-- Begin Material supplied --

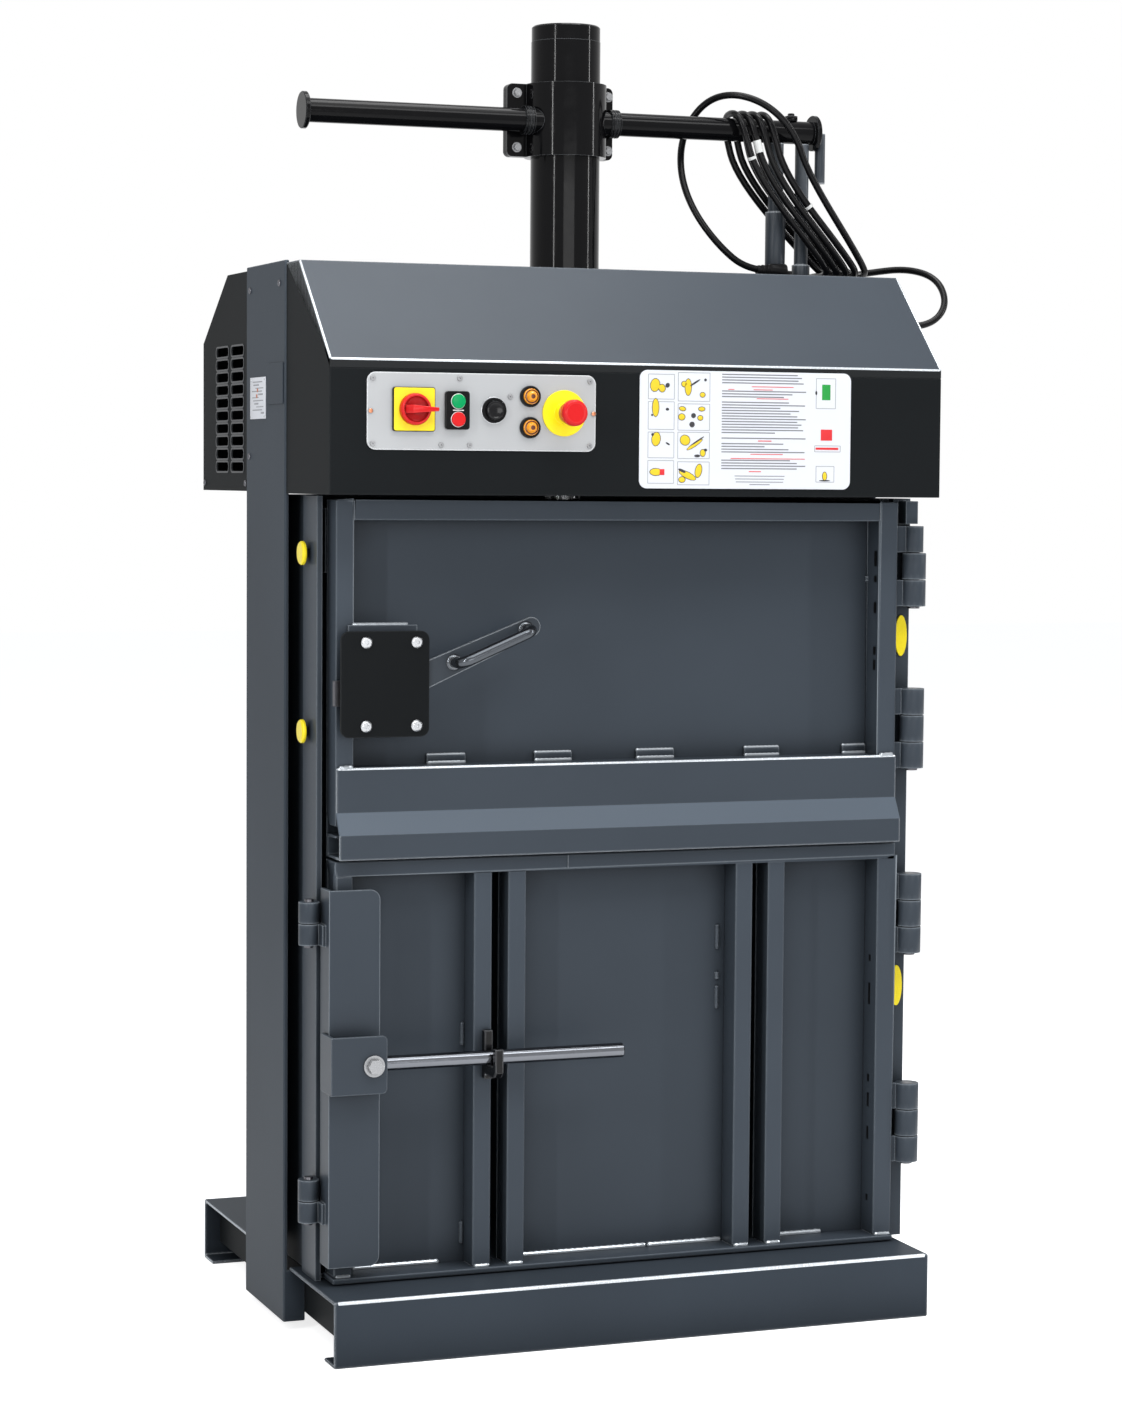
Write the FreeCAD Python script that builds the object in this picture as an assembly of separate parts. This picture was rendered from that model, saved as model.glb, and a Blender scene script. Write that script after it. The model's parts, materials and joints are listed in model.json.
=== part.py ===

-- End Material supplied --
-- Begin Material supplied --

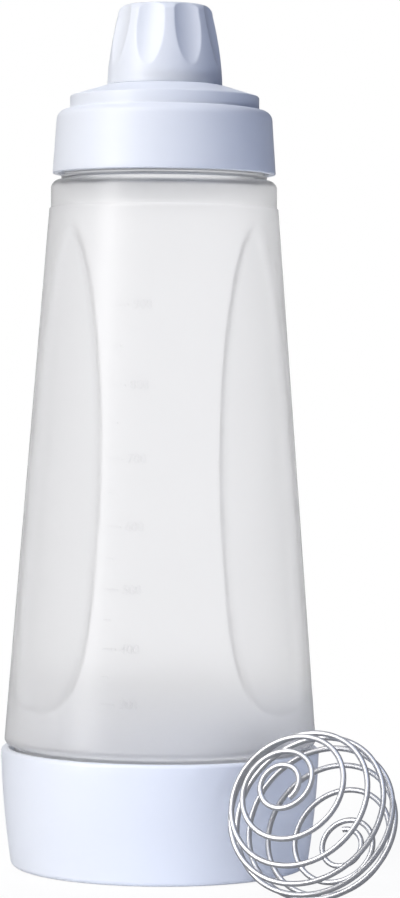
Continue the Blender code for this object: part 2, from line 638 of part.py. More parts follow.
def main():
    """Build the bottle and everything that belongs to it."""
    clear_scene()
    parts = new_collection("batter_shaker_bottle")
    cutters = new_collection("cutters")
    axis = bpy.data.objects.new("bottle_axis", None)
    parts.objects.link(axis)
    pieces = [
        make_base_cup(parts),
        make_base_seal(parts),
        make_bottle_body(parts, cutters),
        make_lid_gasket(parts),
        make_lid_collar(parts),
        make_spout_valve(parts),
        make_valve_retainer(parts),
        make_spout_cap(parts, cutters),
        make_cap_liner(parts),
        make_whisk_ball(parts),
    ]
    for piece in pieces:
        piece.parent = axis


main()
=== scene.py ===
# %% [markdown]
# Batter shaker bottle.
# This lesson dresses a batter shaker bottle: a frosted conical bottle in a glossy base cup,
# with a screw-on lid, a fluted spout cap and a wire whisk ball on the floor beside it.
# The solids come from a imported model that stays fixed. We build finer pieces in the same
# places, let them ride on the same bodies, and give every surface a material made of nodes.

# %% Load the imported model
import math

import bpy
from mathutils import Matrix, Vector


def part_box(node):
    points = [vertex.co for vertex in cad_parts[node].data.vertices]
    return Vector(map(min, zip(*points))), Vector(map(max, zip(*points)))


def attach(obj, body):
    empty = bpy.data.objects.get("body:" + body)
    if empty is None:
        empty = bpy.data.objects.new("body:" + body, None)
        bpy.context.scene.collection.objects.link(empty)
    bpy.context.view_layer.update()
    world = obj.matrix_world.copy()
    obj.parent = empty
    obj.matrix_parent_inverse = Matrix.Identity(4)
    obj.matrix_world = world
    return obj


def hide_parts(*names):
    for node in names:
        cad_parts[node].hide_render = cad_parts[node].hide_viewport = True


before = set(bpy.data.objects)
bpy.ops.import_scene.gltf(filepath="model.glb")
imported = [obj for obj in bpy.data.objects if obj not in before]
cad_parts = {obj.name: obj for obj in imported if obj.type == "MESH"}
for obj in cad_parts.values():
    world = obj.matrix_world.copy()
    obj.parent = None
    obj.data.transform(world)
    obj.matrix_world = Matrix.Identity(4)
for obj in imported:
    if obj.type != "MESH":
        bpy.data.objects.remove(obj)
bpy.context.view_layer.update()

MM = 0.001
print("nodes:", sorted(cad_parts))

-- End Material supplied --

(Challenge)
Output, from the data above, the lines from the line with "Continue the Blender" to the line with "points = [vertex.co" exactly as they stand, both ends included and nothing else.

(Exercise result)
Continue the Blender code for this object: part 2, from line 638 of part.py. More parts follow.
def main():
    """Build the bottle and everything that belongs to it."""
    clear_scene()
    parts = new_collection("batter_shaker_bottle")
    cutters = new_collection("cutters")
    axis = bpy.data.objects.new("bottle_axis", None)
    parts.objects.link(axis)
    pieces = [
        make_base_cup(parts),
        make_base_seal(parts),
        make_bottle_body(parts, cutters),
        make_lid_gasket(parts),
        make_lid_collar(parts),
        make_spout_valve(parts),
        make_valve_retainer(parts),
        make_spout_cap(parts, cutters),
        make_cap_liner(parts),
        make_whisk_ball(parts),
    ]
    for piece in pieces:
        piece.parent = axis


main()
=== scene.py ===
# %% [markdown]
# Batter shaker bottle.
# This lesson dresses a batter shaker bottle: a frosted conical bottle in a glossy base cup,
# with a screw-on lid, a fluted spout cap and a wire whisk ball on the floor beside it.
# The solids come from a imported model that stays fixed. We build finer pieces in the same
# places, let them ride on the same bodies, and give every surface a material made of nodes.

# %% Load the imported model
import math

import bpy
from mathutils import Matrix, Vector


def part_box(node):
    points = [vertex.co for vertex in cad_parts[node].data.vertices]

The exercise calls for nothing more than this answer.